Vi un vídeo que no me puedo quitar de la cabeza. Soldados haciendo estallar un edificio en Gaza. Lo destruyen por completo, y de entre los escombros sale humo azul. Y entonces gritan: “¡Es un niño!”. Como si la destrucción de una casa fuera parte de una fiesta. Como si jugar con las ruinas de la vida de otra persona fuera algo divertido.
Me cuesta mucho explicar lo que sentí. Es una mezcla entre rabia, tristeza, impotencia… pero sobre todo eso: impotencia. Porque tengo 16 años, y siento que no puedo hacer nada. No puedo evitar que pasen estas cosas. No puedo proteger a nadie. Solo puedo mirar, y sentirme mal. Y hablar, como ahora.
Lo que más miedo me da es que haya gente que pueda ver eso y no sentir nada. Que lo vea y diga: “bueno, es parte de la guerra” o incluso que lo justifique. No. No es normal. No puede ser normal. Lo inhumano no es solo hacer algo así, sino poder verlo sin que te duela.
Porque esa casa era un hogar. Porque esas paredes destruidas eran el mundo de alguien.
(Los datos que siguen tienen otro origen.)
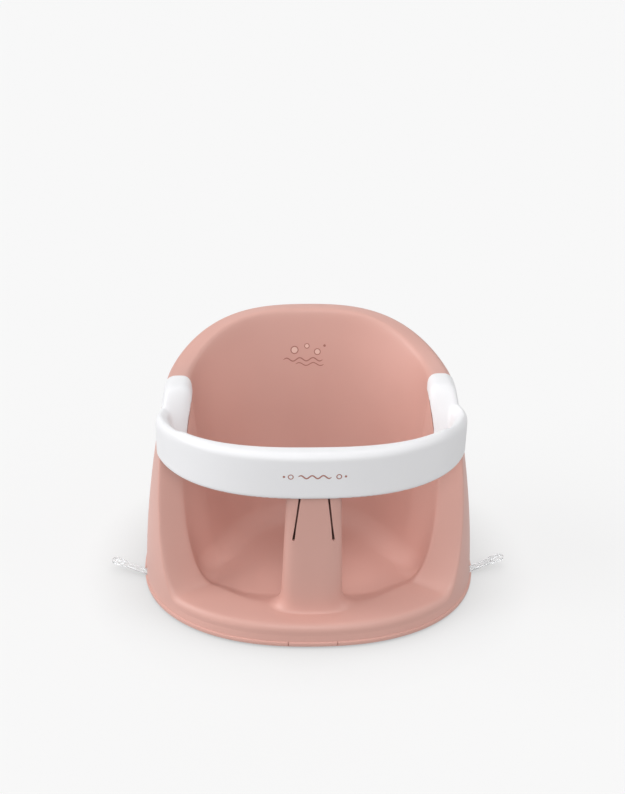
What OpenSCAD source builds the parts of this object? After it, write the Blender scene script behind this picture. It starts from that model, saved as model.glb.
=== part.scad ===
/* [Seat shell] */
// Width across the foot lip
seat_w = 342; // [325:1:360]
// Depth across the foot lip
seat_d = 299; // [290:1:315]
// Height of the backrest rim above the surface that the seat stands on
back_h = 242; // [232:1:255]
// How much lower the side rim, where the ears of the bar sit, is than the back rim
side_drop = 27; // [22:1:32]
// Height of the low sill across the front
sill_h = 25.5; // [24.5:0.5:28]
// Height of the seat pan
pan_z = 17; // [17:0.5:18.5]
// Wall thickness of the moulding
wall = 3; // [2.6:0.1:3.4]
// How far the sides lean in between the foot and the side rim
side_lean = 30; // [25:1:33]
// How far the back leans in between the foot and the back rim
back_lean = 16; // [10:1:22]
// Squareness of the plan, where 2 is an ellipse
plan_n = 2.3; // [2.15:0.05:2.4]
// Width of the rolled rim at the sides and back
rim_w = 22; // [21:0.5:25]
// Width of the front sill
sill_w = 38; // [35:1:41]
// Radius between the pan and the walls
pan_fillet = 28; // [20:1:34]
// Drop of the steep band inside the rim before it meets the bowl
knee_drop = 14; // [10:1:17]

/* [Foot lip] */
// Height of the lip above the surface that the seat stands on
lip_z = 2.5; // [2:0.1:3]
// Height of the outward step at the foot
lip_h = 4; // [3:0.5:5]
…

Y porque, aunque no lo digan, detrás de ese polvo azul hay vidas enteras que se perdieron.
Y no me da vergüenza decir que lloré viéndolo. Porque no quiero ser de las personas que se han acostumbrado al horror. No quiero tener el corazón dormido. Si algo tengo claro es que prefiero sentir esta impotencia, esta rabia, antes que dejar de sentir.
A veces me pregunto qué clase de mundo estamos construyendo si se puede celebrar una vida nueva destruyendo la de otros. Me niego a aceptar que esta sea la única forma de vivir. Me niego a quedarme callada mientras el dolor ajeno se convierte en entretenimiento para algunos.
No tengo una solución. Pero tengo voz. Y aunque no sirva para detener bombas, al menos sirve para decir que esto no está bien. Que esto no es humano.
Y mientras pueda, lo seguiré diciendo.